Posted by: Erik M | Nov 9, 2014 7:50:53 PM
I agree with the point TJH makes. I think the issue is not the fact that the system did not work in this instance; there seems to be no question that Yates committed the crime as set forth in the statute. Rather, it is seems that the Court is concerned with the implications of broad statutes, the prosecution's unofficial policy to, once it has been decided to charge an offender with a criminal charge, charge the offender with the most severe offense, and the potential bargaining power that this could give prosecutors when constructing plea bargains.
Ultimately, the Court appears to be concerned about the over-broadness of statutes created by Congress then left up to the discretion of the prosecution. Furthermore, Martinez's statement about charging an offender with the most severe offense seems to raise an alarm about the implications of vagueness in statutes. Although the Court's concern may not apply specifically to Yates's situation, I think the transcript indicates the Court's concern about future implications of this framework in general.

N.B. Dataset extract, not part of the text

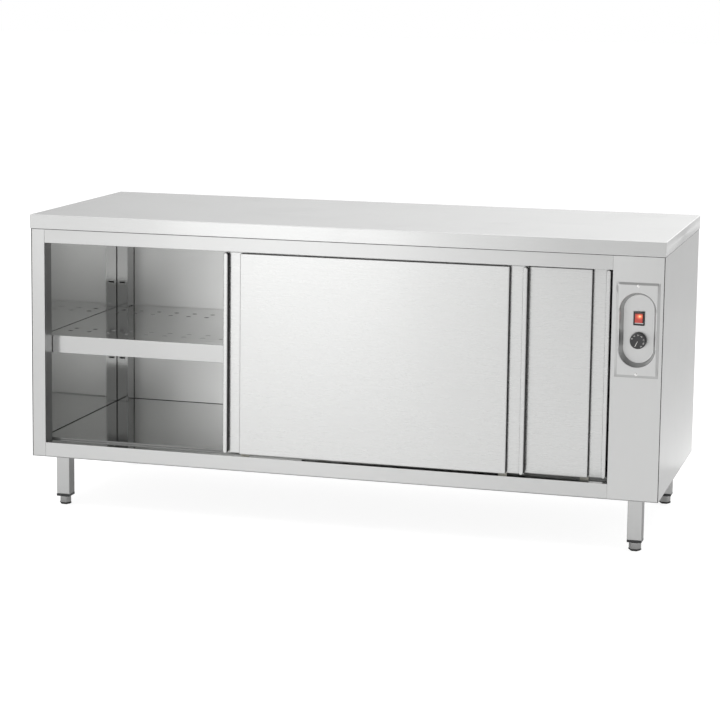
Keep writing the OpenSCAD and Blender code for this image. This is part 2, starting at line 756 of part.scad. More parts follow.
// Tube closed at its top by a plate with a stud into the body
module leg(sx, row) translate([sx * leg_x, leg_y[row], 0]) {
  half = leg_w / 2;
  difference() {
    block([-half, -half, leg_end_z], [half, half, body_z]);
    block([-half + sheet, -half + sheet, leg_end_z - 1], [half - sheet, half - sheet, body_z - 3]);
  }
  translate([0, 0, body_z]) cylinder(r = stud_r, h = sheet + stud_h);
  translate([0, 0, frame_z]) cylinder(r = 9.8, h = stud_h - 2, $fn = 6);
}

module front_left_leg() color("silver") leg(-1, 0);
module front_right_leg() color("silver") leg(1, 0);
module rear_left_leg() color("silver") leg(-1, 1);
module rear_right_leg() color("silver") leg(1, 1);

// Plastic plugs in the leg ends, with a threaded hole for the foot
module leg_caps() color("black") for (x = [-leg_x, leg_x], y = leg_y)
  translate([x, y, leg_end_z]) difference() {
    half = leg_w / 2;
    inner = half - sheet - fit;
    union() {
      block([-half, -half, -cap_t], [half, half, 0]);
      block([-inner, -inner, 0], [inner, inner, 25]);
    }
    translate([0, 0, -cap_t - 1]) cylinder(r = spindle_r + running, h = cap_t + 40);
  }

// Hexagonal levelling foot on a rubber base, with its threaded spindle
module foot(sx, row) translate([sx * leg_x, leg_y[row], 0]) {
  hex_r = 18;
  top = leg_end_z - cap_t - air;
  cylinder(r1 = hex_r - 4, r2 = hex_r, h = 3, $fn = 6);
  translate([0, 0, 3]) cylinder(r = hex_r, h = 3, $fn = 6);
  translate([0, 0, 6]) cylinder(r = hex_r - 1, h = top - 9, $fn = 6);
  translate([0, 0, top - 3]) cylinder(r1 = hex_r - 1, r2 = hex_r - 3, h = 3, $fn = 6);
  translate([0, 0, top - 1]) cylinder(r = spindle_r, h = 60);
}

module front_left_foot() color("dimgray") foot(-1, 0);
module front_right_foot() color("dimgray") foot(1, 0);
module rear_left_foot() color("dimgray") foot(-1, 1);
module rear_right_foot() color("dimgray") foot(1, 1);

worktop();
worktop_core();
ceiling_panel();
left_outer_panel();
left_liner();
right_cover();
column_partition();
back_outer_panel();
back_liner();
floor_liner();
base_panel();
insulation_mats();
top_rail();
bottom_rail();
left_stile();
control_stile();
rear_left_upright();
rear_right_upright();
shelf();
shelf_brackets();
top_track();
bottom_track();
control_plate();
control_screws();
switch_housing();
rocker();
thermostat();
knob();
safety_cutout();
terminal_block();
fan_chamber();
fan_motor();
fan_impeller();
heating_element();
cable_gland();
wiring_loom();
front_left_leg();
front_right_leg();
rear_left_leg();
rear_right_leg();
leg_caps();
front_left_foot();
front_right_foot();
rear_left_foot();
rear_right_foot();
front_door_skin();
front_door_core();
front_door_back();
front_door_hangers();
front_door_guides();
front_left_roller();
front_right_roller();
rear_door_skin();
rear_door_core();
rear_door_back();
rear_door_hangers();
rear_door_guides();
rear_left_roller();
rear_right_roller();
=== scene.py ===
"""Looks of the heated plate cabinet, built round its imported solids.

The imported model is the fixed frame: every length is in metres, the origin is on the
floor under the middle of the cabinet, +X is to the right, +Y to the back, +Z up.
"""
import json
import math

import bmesh
import bpy
from bpy.props import FloatProperty, FloatVectorProperty, IntProperty, PointerProperty
from mathutils import Matrix, Vector

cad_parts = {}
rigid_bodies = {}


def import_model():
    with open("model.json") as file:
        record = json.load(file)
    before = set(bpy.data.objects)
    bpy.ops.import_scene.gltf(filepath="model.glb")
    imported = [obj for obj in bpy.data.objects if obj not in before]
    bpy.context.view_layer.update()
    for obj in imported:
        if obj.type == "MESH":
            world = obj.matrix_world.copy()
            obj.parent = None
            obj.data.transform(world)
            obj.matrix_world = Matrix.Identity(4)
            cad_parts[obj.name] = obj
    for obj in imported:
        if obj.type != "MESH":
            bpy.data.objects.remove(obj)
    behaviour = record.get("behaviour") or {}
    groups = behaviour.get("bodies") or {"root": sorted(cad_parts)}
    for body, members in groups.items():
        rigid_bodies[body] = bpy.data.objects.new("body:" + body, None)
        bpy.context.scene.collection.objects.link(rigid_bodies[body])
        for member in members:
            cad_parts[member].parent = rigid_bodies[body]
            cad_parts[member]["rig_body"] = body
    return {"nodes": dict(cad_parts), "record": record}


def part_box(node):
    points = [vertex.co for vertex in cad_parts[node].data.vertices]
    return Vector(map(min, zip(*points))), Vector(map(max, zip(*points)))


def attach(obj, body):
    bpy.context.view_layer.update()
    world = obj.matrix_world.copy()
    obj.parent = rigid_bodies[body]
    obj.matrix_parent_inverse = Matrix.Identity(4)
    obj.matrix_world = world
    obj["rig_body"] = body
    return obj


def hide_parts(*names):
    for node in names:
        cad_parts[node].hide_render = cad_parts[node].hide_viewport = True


bl_info = {
    "name": "Heated Plate Cabinet",
    "version": (1, 0, 0),
    "blender": (4, 5, 0),
    "location": "3D View > Sidebar > Plate Cabinet",
    "description": "Folded sheets, doors, controls, feet and finishes of a heated plate cabinet",
    "category": "Object",
}

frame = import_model()
NODES = frame["nodes"]
SLOTS = {part["node"]: part["material_slot"] for part in frame["record"]["subparts"]}
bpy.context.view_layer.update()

# Sheet of the worktop, and how far its underside is folded in
TOP_SHEET = 0.0015
TOP_RETURN = 0.023

# Forms of a door's front: depth of its relief, sheet, channel zone, lip and panel edge
DOOR_RELIEF = 0.018
DOOR_SHEET = 0.0012
GRIP_ZONE = 0.0485
LIP_WIDTH = 0.012
LIP_RADIUS = 0.0025
PANEL_RADIUS = 0.003

CORNERS = ("front_left", "front_right", "rear_left", "rear_right")


# ---- settings ---------------------------------------------------------------

def color_setting(name, text, default):
    return FloatVectorProperty(name=name, description=text, subtype="COLOR", size=3, min=0, max=1,
                               default=default)


def share_setting(name, text, default, most=1.0):
    return FloatProperty(name=name, description=text, subtype="FACTOR", min=0, max=most,
                         default=default)


def length_setting(name, text, least, most, default):
    return FloatProperty(name=name, description=text, subtype="DISTANCE", unit="LENGTH",
                         min=least, max=most, default=default)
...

Posted by: HBC | Nov 10, 2014 11:09:00 AM
Regarding Yates, fish sometimes have a mind of their own. Since it is true that all fish, are in essence, tangible objects, this case, in essence, is about discrimination. I am wondering if one could purchase fish netting, with a warning that makes it clear, "danger, no shrimps and/or shrimps allowed", thus releasing the fisherman from being responsible for those fish who believe they are a good catch, and thus, allow themselves to get caught up in the net.
I am someone who has yet to encounter a fish I did not like.
Posted by: N.D. | Nov 17, 2014 10:57:53 AM
One would think spending 30 days in jail for failing to discriminate against fish, like the outrageous fine of $36,500 per person, for providing a Health Care Plan sans contraception coverage, when the fine for not providing Heath Care at all is $2,000 per person, would be a violation of the principle of proportionality, and thus The Eighth Amendment. Let's hope, common sense and Justice will prevail.
Posted by: N.D. | Nov 17, 2014 11:12:24 AM
Just wondering if the fish were still alive when they were returned to the sea.